Yesterday, this space carried a story about an external audit that found major deficiencies in Minneapolis Public Schools’ [MPS] delivery of special-education programming. District leaders were unable to comment for that story before MinnPost’s deadline.
Tuesday morning, Rochelle Cox, interim executive director of Special Education Services, and Susanne Griffin, chief academic officer, made time to put the audit in context.
A few short hours later, the two presented both the audit’s findings and their thoughts on a strategic overhaul of special-education services to the Minneapolis School Board.
“This impacts the district beyond special ed,” Griffin said. “This is about a practice shift, but also a belief shift in a culture shift. I see this as a real opportunity that’s very exciting, that can only make us stronger and better.”
The board members, while appreciative of the plans presented at the evening meeting, appeared disappointed.
“I understand the talk here about thoughtful and deliberate,” said board member Carla Bates. “I also know there is so much anger here, for myself, for friends, for people I don’t know, who felt year after year, ‘My kid isn’t getting what they could from the system.’ “
Board member Tracine Asberry concurred. “I expected a little more pain, to be honest,” she said. “I wanted to hear what was in the way.”

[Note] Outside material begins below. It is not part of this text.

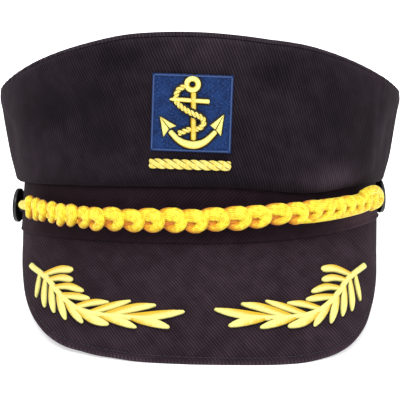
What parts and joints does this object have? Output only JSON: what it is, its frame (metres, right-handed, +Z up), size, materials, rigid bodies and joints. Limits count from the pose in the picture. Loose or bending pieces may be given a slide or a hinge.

Superintendant Bernadeia Johnson defended the presentation. “People try to make reports like this palatable,” she said. “The truth is the defensiveness is already there. This has been an issue in this district for 30, 40, 50 years. Just know there are people who are going to push back.”

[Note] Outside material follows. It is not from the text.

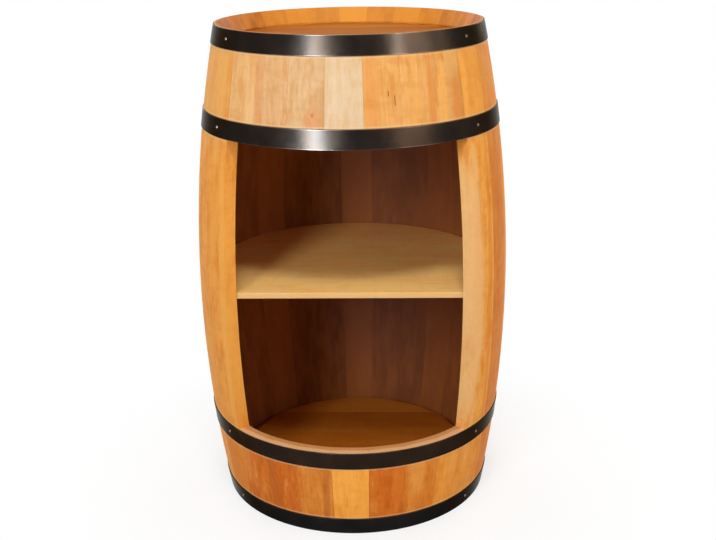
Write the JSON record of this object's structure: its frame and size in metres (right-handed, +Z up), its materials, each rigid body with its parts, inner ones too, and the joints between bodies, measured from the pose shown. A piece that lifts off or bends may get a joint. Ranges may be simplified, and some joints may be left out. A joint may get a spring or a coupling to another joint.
{
  "type": "barrel bar cabinet",
  "caption": "Wooden barrel stood on end as a bar cabinet, with riveted steel hoops, a front opening, an inner shelf and a recessed top.",
  "frame": {"origin": "on the floor at the barrel's axis, under the middle of the ring of stave ends", "axes": "+Z up along the barrel's axis, -Y out of the front opening, +X to the right when facing the opening"},
  "size_m": [0.5264, 0.5166, 0.81],
  "materials": {
    "stave_wood": "satin lacquered alder, honey to amber from stave to stave",
    "head_wood": "satin lacquered alder",
    "shelf_wood": "satin lacquered light wood",
    "cleat_wood": "planed light wood",
    "dowel_wood": "plain beech",
    "hoop_steel": "satin dark brown-black",
    "nail_steel": "bright bevelled heads",
    "screw_steel": "zinc plated"
  },
  "bodies": {
    "root": {"stave_01": "stave_wood", "stave_02": "stave_wood", "stave_03": "stave_wood", "stave_04": "stave_wood", "stave_05": "stave_wood", "stave_06": "stave_wood", "stave_07": "stave_wood", "stave_08": "stave_wood", "stave_09": "stave_wood", "stave_10": "stave_wood", "stave_11": "stave_wood", "stave_12": "stave_wood", "stave_13": "stave_wood", "stave_14": "stave_wood", "stave_15": "stave_wood", "stave_16": "stave_wood", "stave_17": "stave_wood", "stave_18": "stave_wood", "stave_19": "stave_wood", "lower_front_stave_1": "stave_wood", "upper_front_stave_1": "stave_wood", "lower_front_stave_2": "stave_wood", "upper_front_stave_2": "stave_wood", "lower_front_stave_3": "stave_wood", "upper_front_stave_3": "stave_wood", "lower_front_stave_4": "stave_wood", "upper_front_stave_4": "stave_wood", "lower_front_stave_5": "stave_wood", "upper_front_stave_5": "stave_wood", "lower_front_stave_6": "stave_wood", "upper_front_stave_6": "stave_wood", "lower_front_stave_7": "stave_wood", "upper_front_stave_7": "stave_wood", "top_hoop": "hoop_steel", "upper_bilge_hoop": "hoop_steel", "lower_bilge_hoop": "hoop_steel", "bottom_hoop": "hoop_steel", "hoop_rivets": "hoop_steel", "hoop_nails": "nail_steel", "bottom_head_board_1": "head_wood", "bottom_head_board_2": "head_wood", "bottom_head_board_3": "head_wood", "bottom_head_board_4": "head_wood", "bottom_head_board_5": "head_wood", "top_head_board_1": "head_wood", "top_head_board_2": "head_wood", "top_head_board_3": "head_wood", "top_head_board_4": "head_wood", "top_head_board_5": "head_wood", "head_dowels": "dowel_wood", "shelf": "shelf_wood", "shelf_cleat_right_front": "cleat_wood", "shelf_cleat_right_back": "cleat_wood", "shelf_cleat_left_back": "cleat_wood", "shelf_cleat_left_front": "cleat_wood", "shelf_cleat_screws": "screw_steel"}
  },
  "joints": []
}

The outside review, performed by the Boston-based District Management Council, concluded that MPS lacks the capacity to provide effective basic literacy instruction to all of its students, which only compounds the challenges that its pupils with disabilities must surmount.
Coaching for elementary teachers
Because the district as a whole does so poorly in reading instruction, the report recommended assigning literacy instruction coaches to all 725 elementary-level teachers. It also called for changes at the secondary level, noting that MPS does not have a mechanism for identifying students who arrive at middle school or high school illiterate.
The district commissioned the audit last fall as part of a larger focus on reducing disparities in practices that keep students out of mainstream classrooms, said Griffin and Cox. The information gleaned is intended to help shape a three-year redesign of MPS’ special-education programming.
“I’m not so naïve as to think there are not going to be emotions attached to this, and there absolutely ought to be,” said Griffin.
She hopes teachers hear that the changes will come with support. District leaders are already working to share tools and strategies that will help more students with disabilities spend more time in general education classrooms, she said.
“We can’t wait for everybody to be comfortable with the changes that need to take place, because that will probably never happen,” said Griffin. “But we also don’t want to put kids in places where people are not equipped to meet their needs.”
Currently 6,400 students, or one-fifth of the student body, receive special-ed services. The majority of those students have little access to the most effective literacy teachers, the audit found.
At the same time, MPS’ corps of special education teachers — 1.7 times the size of comparable districts’ staffs — are so bogged down with other tasks they are able to spend just half their time in direct instruction.
Recommendation: separate focuses
The audit recommended a series of changes that would allow special educators to focus on remediation while elementary and secondary reading specialists focus on literacy.
On the job just two months, Cox has spent much of her time in the job so far visiting special-education teachers and aides and talking to staff about changes on the horizon, she said in an interview Tuesday.
In March we started having some honest conversations,” Cox said. “We know there’s a sense of urgency.”
She was anxious to ensure teachers and other district stakeholders knew the audit praised MPS educators’ skills and dedication. The authors’ recommendations would free special-ed teachers up to do what they do best.
“The District Management Council has brought us to a crucial moment,” said Cox. “I’m really proud of the strengths that were addressed.”
Opportunities in tandem
Cox and Griffin said they were pleased that the audit identified opportunities to strengthen both general and special education in tandem.
“One of the things we see in the report is an opportunity to strengthen services to students by building collaboration between special-ed staff and regular-ed staff,” said Griffin. “Students could and should be getting reading instruction in their general ed classrooms.”
Griffin also identified reading instruction at the high school level as an area of particular urgency.
“We have to develop a secondary reading strategy, and put some very strategic supports in place,” said Griffin. “Lots of staff doesn’t get instruction in that because we assume that by the time kids are in secondary school they can read.”
Finally, both Griffin and Cox have deep roots in serving students with special needs. Both have ideas for relatively simple changes school leaders can make to make it easier for special-ed resource teachers to spend more time supporting general-ed teachers.
“We can help teachers feel more confident about developing positive rituals and routines to help kids stay in the classroom even when they are frustrated,” said Griffin. “This really is the work of all of us. Special-ed students should not be experiencing MPS as a parallel district.”
In the end, board Chair of Richard Mammen cautioned that the nine elected officials would be watching. “We talk about courageous leadership like it’s simple and it’s all we need,” he said. “We are united in expecting change. Director Bates’ anger is something I share.”